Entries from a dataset
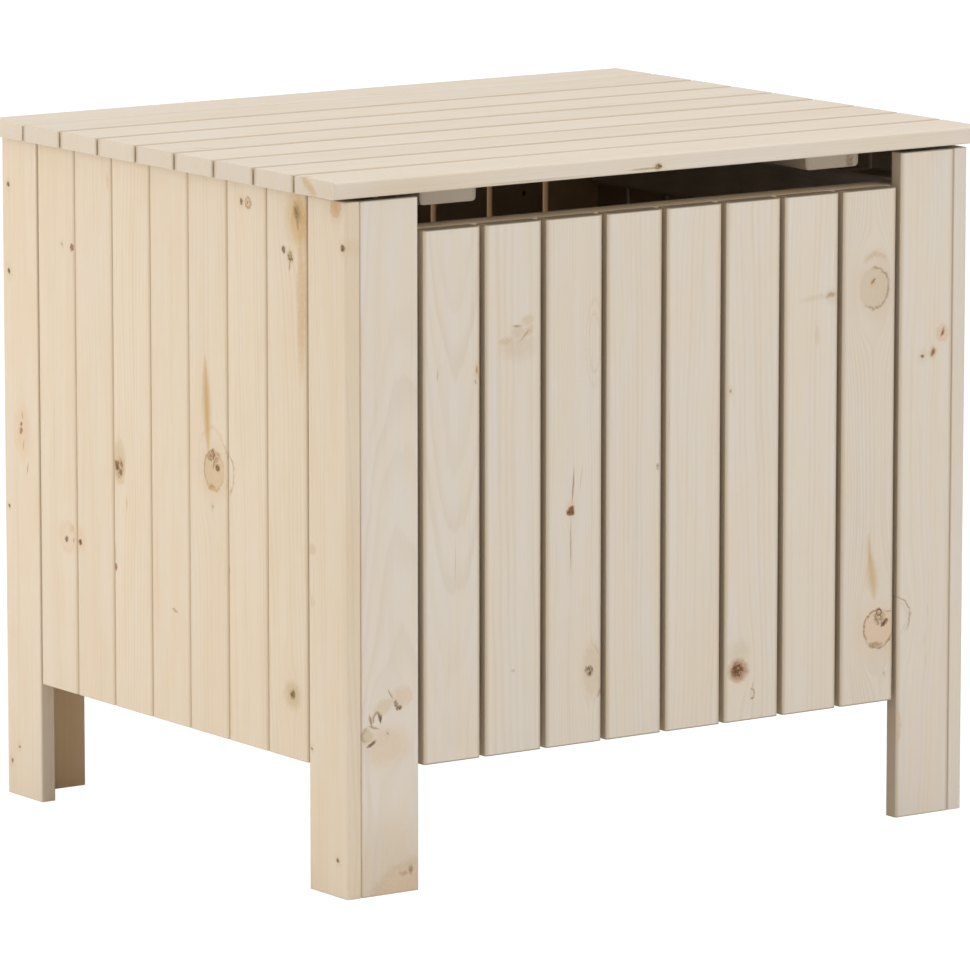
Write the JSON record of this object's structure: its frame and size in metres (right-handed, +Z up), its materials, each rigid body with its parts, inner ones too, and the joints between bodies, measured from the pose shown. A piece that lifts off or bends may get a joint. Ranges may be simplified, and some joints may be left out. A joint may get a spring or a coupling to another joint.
{
  "type": "toy box",
  "caption": "Slatted pine toy box on corner legs, with a slatted lid hinged at the back and a hand slot along the front.",
  "frame": {"origin": "on the floor, under the centre of the whole box with its hinges", "axes": "+X to the right seen from the front, +Y to the back, +Z up"},
  "size_m": [0.6, 0.4872, 0.5335],
  "materials": {
    "pine_front": "planed and unvarnished, a little greyer than the sides",
    "pine_side": "planed and unvarnished, warm and knotty",
    "pine_lid": "planed and unvarnished, pale",
    "pine_inside": "planed and unvarnished",
    "hinge_steel": "zinc-plated, satin"
  },
  "bodies": {
    "box": {"left_front_leg": "pine_side", "left_board_1": "pine_side", "left_board_2": "pine_side", "left_board_3": "pine_side", "left_board_4": "pine_side", "left_board_5": "pine_side", "left_board_6": "pine_side", "left_board_7": "pine_side", "left_rear_leg": "pine_side", "right_front_leg": "pine_side", "right_board_1": "pine_side", "right_board_2": "pine_side", "right_board_3": "pine_side", "right_board_4": "pine_side", "right_board_5": "pine_side", "right_board_6": "pine_side", "right_board_7": "pine_side", "right_rear_leg": "pine_side", "front_leg_left": "pine_front", "front_slat_1": "pine_front", "front_slat_2": "pine_front", "front_slat_3": "pine_front", "front_slat_4": "pine_front", "front_slat_5": "pine_front", "front_slat_6": "pine_front", "front_slat_7": "pine_front", "front_slat_8": "pine_front", "front_leg_right": "pine_front", "back_leg_left": "pine_front", "back_slat_1": "pine_front", "back_slat_2": "pine_front", "back_slat_3": "pine_front", "back_slat_4": "pine_front", "back_slat_5": "pine_front", "back_slat_6": "pine_front", "back_slat_7": "pine_front", "back_slat_8": "pine_front", "back_leg_right": "pine_front", "front_top_rail": "pine_inside", "back_top_rail": "pine_inside", "left_top_rail": "pine_inside", "right_top_rail": "pine_inside", "left_bottom_rail": "pine_inside", "right_bottom_rail": "pine_inside", "floor_panel": "pine_inside", "hinge_left_wall_leaf": "hinge_steel", "hinge_right_wall_leaf": "hinge_steel"},
    "lid": {"lid_board_1": "pine_lid", "lid_board_2": "pine_lid", "lid_board_3": "pine_lid", "lid_board_4": "pine_lid", "lid_board_5": "pine_lid", "lid_board_6": "pine_lid", "lid_board_7": "pine_lid", "lid_board_8": "pine_lid", "lid_board_9": "pine_lid", "lid_cleat_left": "pine_lid", "lid_cleat_right": "pine_lid", "hinge_left_lid_leaf": "hinge_steel", "hinge_right_lid_leaf": "hinge_steel"}
  },
  "joints": [
    {"name": "lid_hinge", "type": "hinge", "parent": "box", "child": "lid", "pos_m": [0, 0.2406, 0.52035], "axis": [-1, 0, 0], "range_deg": [0, 100]}
  ]
}
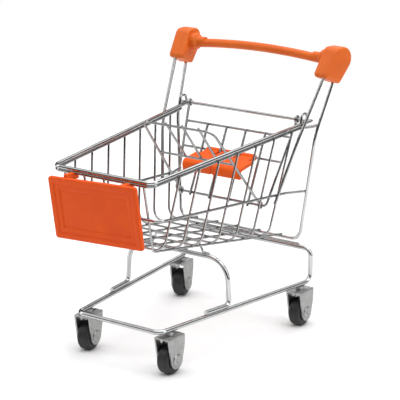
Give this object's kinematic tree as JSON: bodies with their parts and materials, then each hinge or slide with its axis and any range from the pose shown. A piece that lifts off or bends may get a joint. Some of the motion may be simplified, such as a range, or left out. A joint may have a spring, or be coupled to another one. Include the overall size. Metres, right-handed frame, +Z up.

#### TASK DETAILS:
Say how many lines in the entries contain the string "object", and say nothing else.

#### WRITTEN RESPONSE:
2